-- start Given entries --
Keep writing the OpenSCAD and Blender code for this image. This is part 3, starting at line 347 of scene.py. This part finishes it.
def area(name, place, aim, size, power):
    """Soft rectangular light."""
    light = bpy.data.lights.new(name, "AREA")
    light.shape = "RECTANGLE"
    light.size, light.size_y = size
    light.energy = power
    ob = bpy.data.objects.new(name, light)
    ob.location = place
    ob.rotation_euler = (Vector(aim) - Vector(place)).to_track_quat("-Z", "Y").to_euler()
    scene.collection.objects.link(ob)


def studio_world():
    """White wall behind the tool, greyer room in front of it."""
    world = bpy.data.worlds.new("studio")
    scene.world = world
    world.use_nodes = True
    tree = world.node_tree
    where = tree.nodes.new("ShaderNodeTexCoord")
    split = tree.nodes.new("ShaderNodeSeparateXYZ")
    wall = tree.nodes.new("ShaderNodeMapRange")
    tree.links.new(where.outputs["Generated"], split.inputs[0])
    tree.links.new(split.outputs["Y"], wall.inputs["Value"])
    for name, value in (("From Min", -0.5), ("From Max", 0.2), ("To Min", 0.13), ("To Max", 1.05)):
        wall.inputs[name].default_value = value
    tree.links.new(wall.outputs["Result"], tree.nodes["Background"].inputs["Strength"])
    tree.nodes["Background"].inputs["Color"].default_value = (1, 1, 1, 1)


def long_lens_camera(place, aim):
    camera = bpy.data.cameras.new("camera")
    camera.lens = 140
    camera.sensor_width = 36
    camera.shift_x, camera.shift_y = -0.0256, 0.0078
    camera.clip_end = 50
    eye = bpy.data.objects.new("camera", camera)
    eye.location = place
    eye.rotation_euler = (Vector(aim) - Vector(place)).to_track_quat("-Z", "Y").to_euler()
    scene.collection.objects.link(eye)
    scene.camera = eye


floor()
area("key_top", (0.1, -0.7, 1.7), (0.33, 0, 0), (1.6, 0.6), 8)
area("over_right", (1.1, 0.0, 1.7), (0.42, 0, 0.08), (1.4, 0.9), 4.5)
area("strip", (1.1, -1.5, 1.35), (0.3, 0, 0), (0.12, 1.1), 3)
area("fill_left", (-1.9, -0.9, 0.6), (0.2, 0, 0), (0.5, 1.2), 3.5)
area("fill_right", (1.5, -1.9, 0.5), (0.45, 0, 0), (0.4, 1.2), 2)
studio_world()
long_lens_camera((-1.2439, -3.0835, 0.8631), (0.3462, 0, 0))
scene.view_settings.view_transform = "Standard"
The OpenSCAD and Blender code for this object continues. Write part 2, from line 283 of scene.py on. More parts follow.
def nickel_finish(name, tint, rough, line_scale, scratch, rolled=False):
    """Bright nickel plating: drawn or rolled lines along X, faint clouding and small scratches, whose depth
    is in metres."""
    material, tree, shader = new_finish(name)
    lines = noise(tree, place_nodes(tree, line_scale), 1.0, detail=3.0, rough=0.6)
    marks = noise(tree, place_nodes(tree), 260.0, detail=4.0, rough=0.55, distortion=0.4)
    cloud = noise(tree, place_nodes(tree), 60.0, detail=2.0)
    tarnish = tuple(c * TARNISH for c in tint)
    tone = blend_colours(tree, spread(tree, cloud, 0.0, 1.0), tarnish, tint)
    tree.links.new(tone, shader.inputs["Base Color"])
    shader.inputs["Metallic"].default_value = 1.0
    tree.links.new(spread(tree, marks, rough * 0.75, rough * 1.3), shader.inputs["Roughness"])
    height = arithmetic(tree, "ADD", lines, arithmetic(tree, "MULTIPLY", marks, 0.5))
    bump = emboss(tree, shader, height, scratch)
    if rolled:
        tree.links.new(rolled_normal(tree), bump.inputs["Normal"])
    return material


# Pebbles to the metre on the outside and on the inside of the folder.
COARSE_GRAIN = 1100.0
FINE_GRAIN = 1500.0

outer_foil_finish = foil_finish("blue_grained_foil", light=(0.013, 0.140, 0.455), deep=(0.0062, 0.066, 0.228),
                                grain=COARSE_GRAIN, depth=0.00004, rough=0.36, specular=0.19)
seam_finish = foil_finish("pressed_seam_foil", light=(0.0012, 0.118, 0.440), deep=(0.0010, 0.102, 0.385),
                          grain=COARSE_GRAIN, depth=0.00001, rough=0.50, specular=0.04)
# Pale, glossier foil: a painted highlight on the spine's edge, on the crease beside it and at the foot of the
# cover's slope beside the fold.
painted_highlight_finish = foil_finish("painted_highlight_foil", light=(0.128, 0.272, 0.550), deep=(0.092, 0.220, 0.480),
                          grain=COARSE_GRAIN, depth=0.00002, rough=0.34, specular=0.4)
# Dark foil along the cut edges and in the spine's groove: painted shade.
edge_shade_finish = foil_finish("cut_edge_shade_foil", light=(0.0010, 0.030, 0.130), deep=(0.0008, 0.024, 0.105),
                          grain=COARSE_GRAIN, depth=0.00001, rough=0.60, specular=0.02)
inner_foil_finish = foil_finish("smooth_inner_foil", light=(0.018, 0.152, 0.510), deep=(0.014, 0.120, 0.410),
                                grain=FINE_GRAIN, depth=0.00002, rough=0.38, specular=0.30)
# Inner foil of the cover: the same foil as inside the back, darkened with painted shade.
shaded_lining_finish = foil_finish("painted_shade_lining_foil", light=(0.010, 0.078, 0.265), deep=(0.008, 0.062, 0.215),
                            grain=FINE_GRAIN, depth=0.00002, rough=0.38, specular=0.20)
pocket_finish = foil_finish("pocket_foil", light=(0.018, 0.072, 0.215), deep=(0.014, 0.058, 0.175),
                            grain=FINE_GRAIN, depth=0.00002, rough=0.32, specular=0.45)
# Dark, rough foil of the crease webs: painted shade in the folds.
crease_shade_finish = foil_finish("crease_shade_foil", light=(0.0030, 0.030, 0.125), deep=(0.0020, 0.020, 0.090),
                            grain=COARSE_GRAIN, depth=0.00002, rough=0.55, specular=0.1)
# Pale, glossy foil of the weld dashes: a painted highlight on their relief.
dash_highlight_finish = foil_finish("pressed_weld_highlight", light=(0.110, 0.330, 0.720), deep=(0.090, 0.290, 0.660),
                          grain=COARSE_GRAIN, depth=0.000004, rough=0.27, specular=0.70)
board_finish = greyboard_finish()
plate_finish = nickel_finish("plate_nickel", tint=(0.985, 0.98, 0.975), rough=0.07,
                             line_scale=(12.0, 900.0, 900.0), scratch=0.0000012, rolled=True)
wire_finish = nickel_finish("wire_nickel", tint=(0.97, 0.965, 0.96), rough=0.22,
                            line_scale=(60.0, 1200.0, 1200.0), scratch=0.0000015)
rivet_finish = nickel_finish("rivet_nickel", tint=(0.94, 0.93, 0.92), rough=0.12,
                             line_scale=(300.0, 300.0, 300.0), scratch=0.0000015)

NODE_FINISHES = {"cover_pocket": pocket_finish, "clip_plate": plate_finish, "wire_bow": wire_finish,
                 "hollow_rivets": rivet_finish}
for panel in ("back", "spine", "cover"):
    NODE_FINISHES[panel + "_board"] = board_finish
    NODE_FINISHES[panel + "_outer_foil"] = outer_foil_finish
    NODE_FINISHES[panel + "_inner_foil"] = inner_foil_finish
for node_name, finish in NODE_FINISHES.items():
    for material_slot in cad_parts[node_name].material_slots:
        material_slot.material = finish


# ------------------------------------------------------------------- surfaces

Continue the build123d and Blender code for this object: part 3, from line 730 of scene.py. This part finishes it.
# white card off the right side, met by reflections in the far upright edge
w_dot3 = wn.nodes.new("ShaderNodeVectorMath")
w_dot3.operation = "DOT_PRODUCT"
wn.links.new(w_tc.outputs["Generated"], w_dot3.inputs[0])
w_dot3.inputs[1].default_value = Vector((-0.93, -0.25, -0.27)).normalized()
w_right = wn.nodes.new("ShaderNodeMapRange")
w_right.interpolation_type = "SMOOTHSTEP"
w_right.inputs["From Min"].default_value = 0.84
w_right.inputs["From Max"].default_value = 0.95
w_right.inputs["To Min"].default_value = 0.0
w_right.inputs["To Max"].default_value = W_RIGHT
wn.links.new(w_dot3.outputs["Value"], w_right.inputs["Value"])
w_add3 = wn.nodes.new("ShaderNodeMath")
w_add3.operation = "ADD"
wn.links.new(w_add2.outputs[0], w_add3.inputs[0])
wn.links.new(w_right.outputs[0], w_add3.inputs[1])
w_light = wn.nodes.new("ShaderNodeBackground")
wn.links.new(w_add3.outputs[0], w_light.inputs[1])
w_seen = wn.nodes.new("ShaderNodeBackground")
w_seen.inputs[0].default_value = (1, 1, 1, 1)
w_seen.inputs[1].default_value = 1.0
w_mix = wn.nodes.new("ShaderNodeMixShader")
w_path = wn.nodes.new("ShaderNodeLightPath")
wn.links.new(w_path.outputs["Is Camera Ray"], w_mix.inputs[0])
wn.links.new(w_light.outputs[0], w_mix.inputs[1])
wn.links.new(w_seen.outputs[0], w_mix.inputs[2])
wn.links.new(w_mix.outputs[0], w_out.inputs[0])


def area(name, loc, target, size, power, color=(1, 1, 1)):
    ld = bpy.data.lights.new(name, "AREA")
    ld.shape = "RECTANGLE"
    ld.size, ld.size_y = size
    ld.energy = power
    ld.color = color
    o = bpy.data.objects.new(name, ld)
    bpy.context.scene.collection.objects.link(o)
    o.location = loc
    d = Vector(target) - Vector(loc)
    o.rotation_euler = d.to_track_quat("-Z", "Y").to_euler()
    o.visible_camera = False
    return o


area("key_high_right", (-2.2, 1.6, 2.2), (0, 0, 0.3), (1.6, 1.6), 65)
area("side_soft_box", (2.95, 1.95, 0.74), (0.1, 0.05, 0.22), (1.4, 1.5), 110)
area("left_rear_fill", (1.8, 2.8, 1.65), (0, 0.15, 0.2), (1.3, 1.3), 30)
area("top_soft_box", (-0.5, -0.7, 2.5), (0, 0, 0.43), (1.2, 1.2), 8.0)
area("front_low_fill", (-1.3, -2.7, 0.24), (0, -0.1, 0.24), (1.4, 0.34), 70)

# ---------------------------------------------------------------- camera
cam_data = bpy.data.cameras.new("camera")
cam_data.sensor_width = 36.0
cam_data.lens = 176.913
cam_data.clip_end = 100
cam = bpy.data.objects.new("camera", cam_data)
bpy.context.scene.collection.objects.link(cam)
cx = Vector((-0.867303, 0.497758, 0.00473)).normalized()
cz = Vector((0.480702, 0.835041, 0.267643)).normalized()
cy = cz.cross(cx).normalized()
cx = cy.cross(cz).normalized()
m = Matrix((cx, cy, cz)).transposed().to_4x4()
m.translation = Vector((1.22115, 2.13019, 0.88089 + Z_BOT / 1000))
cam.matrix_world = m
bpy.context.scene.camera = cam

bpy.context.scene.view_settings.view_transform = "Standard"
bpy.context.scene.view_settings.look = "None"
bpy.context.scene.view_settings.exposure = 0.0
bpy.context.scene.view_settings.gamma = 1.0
-- end Given entries --
* **Instructions to follow**: For each line above that contains the word "OpenSCAD", copy that line.

* **Task result**:
Keep writing the OpenSCAD and Blender code for this image. This is part 3, starting at line 347 of scene.py. This part finishes it.
The OpenSCAD and Blender code for this object continues. Write part 2, from line 283 of scene.py on. More parts follow.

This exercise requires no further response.